#### PROBLEM TO WORK ON
Each line from the one containing "pack = blister_pack()" through the one containing "obj.data.transform(world)" is to be retyped exactly, both end lines included, and all other lines left out.

#### STORED DATA
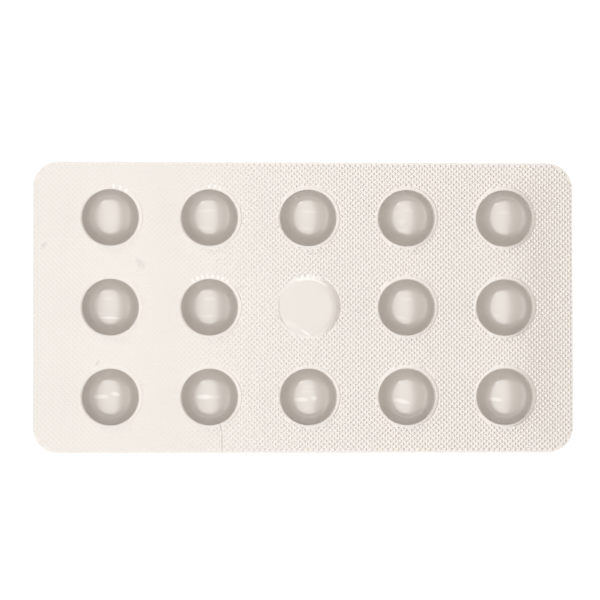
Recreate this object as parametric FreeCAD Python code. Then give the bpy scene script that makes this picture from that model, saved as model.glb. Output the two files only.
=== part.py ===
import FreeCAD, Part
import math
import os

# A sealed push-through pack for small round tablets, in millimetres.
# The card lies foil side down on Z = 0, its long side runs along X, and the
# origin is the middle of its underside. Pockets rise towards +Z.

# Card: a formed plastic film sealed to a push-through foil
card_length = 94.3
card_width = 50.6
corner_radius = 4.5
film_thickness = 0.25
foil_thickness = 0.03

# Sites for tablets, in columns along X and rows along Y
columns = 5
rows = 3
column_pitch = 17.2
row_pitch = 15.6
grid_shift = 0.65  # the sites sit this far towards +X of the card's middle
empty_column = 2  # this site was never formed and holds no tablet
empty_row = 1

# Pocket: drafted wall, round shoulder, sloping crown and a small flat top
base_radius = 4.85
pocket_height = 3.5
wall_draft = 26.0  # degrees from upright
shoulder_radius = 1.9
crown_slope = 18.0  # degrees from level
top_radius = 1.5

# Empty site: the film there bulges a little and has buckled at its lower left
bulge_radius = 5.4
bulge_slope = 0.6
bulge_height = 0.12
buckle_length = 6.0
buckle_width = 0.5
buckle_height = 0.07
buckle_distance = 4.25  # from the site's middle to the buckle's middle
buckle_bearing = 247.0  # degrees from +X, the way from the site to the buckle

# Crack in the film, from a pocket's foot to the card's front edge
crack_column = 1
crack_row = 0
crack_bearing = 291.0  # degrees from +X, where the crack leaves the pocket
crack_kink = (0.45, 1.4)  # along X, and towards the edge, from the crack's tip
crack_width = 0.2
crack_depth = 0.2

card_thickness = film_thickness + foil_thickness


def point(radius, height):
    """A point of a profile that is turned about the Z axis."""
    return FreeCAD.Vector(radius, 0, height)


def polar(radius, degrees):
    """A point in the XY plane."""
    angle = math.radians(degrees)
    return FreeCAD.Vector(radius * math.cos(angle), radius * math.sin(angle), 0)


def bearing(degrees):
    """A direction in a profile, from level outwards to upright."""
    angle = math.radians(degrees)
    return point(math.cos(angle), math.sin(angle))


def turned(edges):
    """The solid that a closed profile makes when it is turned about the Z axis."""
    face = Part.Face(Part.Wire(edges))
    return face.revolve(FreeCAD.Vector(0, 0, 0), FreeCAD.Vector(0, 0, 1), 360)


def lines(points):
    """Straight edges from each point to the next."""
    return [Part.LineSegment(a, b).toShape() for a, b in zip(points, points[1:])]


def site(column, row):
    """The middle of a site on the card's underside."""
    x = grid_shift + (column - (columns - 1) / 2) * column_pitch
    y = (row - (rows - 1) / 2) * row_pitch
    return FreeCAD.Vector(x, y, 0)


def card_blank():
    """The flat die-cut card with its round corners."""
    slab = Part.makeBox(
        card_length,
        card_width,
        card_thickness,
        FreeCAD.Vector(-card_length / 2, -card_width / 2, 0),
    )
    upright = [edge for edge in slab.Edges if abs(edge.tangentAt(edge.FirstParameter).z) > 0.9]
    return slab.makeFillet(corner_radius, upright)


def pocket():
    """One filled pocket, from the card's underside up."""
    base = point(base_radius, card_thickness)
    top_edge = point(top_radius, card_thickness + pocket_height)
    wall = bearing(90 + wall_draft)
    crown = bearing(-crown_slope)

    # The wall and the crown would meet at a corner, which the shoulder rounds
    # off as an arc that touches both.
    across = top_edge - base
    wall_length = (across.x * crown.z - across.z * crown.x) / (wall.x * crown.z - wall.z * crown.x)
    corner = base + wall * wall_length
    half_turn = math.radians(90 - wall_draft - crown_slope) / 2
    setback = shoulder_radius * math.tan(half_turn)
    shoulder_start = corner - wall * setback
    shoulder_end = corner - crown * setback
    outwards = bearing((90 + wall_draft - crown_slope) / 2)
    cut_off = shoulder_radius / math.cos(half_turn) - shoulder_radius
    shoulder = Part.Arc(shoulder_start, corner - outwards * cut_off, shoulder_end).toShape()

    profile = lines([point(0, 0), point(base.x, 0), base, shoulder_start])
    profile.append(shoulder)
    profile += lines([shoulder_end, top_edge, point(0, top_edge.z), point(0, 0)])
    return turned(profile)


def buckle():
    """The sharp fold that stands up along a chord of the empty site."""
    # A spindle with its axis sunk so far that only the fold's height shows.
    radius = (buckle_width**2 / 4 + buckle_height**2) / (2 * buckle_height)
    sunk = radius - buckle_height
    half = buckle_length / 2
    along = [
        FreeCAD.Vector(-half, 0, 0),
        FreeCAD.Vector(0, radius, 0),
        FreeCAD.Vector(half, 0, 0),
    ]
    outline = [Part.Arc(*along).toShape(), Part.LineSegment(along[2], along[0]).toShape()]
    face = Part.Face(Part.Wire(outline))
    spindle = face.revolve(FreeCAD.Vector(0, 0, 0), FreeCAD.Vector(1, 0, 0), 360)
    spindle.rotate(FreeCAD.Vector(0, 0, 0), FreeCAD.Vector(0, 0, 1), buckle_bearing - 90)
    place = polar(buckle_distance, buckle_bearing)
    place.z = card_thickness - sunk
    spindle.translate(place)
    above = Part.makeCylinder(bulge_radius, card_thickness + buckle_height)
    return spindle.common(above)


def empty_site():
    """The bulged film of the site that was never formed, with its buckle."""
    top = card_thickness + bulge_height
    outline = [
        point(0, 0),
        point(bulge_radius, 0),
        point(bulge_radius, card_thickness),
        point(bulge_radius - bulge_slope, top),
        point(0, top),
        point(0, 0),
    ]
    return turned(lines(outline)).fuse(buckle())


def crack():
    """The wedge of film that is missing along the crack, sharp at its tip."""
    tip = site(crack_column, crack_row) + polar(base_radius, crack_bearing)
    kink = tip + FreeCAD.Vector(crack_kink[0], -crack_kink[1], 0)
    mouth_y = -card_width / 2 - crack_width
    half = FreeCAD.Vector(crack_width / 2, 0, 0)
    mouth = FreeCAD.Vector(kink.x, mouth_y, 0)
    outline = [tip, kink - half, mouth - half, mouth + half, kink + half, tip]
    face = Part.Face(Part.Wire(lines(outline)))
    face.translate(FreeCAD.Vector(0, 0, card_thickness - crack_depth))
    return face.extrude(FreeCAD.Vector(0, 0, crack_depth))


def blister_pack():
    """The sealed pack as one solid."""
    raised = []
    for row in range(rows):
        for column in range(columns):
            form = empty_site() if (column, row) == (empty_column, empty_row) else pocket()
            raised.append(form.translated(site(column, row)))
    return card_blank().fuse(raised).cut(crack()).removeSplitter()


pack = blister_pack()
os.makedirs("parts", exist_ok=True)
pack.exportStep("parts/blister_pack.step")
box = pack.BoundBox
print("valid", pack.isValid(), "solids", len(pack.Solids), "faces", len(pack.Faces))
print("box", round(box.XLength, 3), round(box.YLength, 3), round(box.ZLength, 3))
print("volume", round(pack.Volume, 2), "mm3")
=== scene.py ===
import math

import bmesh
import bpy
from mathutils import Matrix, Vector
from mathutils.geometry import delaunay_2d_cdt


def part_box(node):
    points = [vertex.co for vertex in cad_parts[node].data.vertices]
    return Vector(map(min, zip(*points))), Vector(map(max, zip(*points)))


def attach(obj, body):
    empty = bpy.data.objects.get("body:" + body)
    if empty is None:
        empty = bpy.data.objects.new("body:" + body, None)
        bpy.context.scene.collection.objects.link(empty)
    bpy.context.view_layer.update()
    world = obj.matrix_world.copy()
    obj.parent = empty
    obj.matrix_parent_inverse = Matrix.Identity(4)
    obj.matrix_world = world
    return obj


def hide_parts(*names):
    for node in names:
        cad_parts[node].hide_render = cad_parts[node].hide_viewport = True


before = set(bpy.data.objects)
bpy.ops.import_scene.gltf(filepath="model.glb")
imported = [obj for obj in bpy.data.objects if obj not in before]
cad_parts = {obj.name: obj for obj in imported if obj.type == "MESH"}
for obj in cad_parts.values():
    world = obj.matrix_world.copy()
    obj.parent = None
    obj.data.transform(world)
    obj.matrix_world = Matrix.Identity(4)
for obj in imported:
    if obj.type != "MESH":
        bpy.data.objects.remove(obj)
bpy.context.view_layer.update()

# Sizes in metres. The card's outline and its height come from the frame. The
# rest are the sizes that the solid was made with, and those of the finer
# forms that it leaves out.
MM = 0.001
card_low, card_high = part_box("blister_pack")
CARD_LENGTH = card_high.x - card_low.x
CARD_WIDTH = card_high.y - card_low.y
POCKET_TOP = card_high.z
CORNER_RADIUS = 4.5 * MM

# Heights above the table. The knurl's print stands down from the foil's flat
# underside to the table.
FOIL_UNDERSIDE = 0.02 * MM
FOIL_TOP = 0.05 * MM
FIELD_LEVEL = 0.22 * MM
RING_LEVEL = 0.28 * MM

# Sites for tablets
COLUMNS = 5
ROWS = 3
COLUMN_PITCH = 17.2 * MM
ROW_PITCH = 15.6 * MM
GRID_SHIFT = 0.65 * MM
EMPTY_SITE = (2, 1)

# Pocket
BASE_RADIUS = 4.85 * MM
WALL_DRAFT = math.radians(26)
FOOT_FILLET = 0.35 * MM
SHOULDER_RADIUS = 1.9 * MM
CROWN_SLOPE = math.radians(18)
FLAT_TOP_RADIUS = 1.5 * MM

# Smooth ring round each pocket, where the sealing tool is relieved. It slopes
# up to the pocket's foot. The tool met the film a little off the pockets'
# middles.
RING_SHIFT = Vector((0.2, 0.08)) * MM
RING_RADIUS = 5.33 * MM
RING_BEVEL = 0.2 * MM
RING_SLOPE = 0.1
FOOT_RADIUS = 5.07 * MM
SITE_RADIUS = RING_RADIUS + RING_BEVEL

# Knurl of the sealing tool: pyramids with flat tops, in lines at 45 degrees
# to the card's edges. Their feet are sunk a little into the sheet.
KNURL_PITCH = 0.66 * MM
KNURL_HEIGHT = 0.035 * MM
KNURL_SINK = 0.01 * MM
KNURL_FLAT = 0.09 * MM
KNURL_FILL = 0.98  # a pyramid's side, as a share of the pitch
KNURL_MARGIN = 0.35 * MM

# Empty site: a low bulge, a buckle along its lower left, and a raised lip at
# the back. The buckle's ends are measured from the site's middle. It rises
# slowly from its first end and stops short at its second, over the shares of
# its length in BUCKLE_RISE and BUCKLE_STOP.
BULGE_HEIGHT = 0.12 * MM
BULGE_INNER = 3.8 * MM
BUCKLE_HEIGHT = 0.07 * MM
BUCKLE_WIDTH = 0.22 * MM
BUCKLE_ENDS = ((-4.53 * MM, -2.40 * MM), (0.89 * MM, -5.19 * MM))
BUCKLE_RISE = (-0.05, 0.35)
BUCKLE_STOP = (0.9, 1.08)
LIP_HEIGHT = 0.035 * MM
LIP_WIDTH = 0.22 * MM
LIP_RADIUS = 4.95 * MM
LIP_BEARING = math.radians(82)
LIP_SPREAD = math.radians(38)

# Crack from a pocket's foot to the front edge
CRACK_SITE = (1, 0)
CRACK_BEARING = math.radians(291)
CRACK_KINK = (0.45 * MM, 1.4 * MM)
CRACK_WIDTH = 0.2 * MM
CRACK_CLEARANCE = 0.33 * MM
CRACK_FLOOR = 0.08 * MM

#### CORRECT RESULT
pack = blister_pack()
os.makedirs("parts", exist_ok=True)
pack.exportStep("parts/blister_pack.step")
box = pack.BoundBox
print("valid", pack.isValid(), "solids", len(pack.Solids), "faces", len(pack.Faces))
print("box", round(box.XLength, 3), round(box.YLength, 3), round(box.ZLength, 3))
print("volume", round(pack.Volume, 2), "mm3")
=== scene.py ===
import math

import bmesh
import bpy
from mathutils import Matrix, Vector
from mathutils.geometry import delaunay_2d_cdt


def part_box(node):
    points = [vertex.co for vertex in cad_parts[node].data.vertices]
    return Vector(map(min, zip(*points))), Vector(map(max, zip(*points)))


def attach(obj, body):
    empty = bpy.data.objects.get("body:" + body)
    if empty is None:
        empty = bpy.data.objects.new("body:" + body, None)
        bpy.context.scene.collection.objects.link(empty)
    bpy.context.view_layer.update()
    world = obj.matrix_world.copy()
    obj.parent = empty
    obj.matrix_parent_inverse = Matrix.Identity(4)
    obj.matrix_world = world
    return obj


def hide_parts(*names):
    for node in names:
        cad_parts[node].hide_render = cad_parts[node].hide_viewport = True


before = set(bpy.data.objects)
bpy.ops.import_scene.gltf(filepath="model.glb")
imported = [obj for obj in bpy.data.objects if obj not in before]
cad_parts = {obj.name: obj for obj in imported if obj.type == "MESH"}
for obj in cad_parts.values():
    world = obj.matrix_world.copy()
    obj.parent = None
    obj.data.transform(world)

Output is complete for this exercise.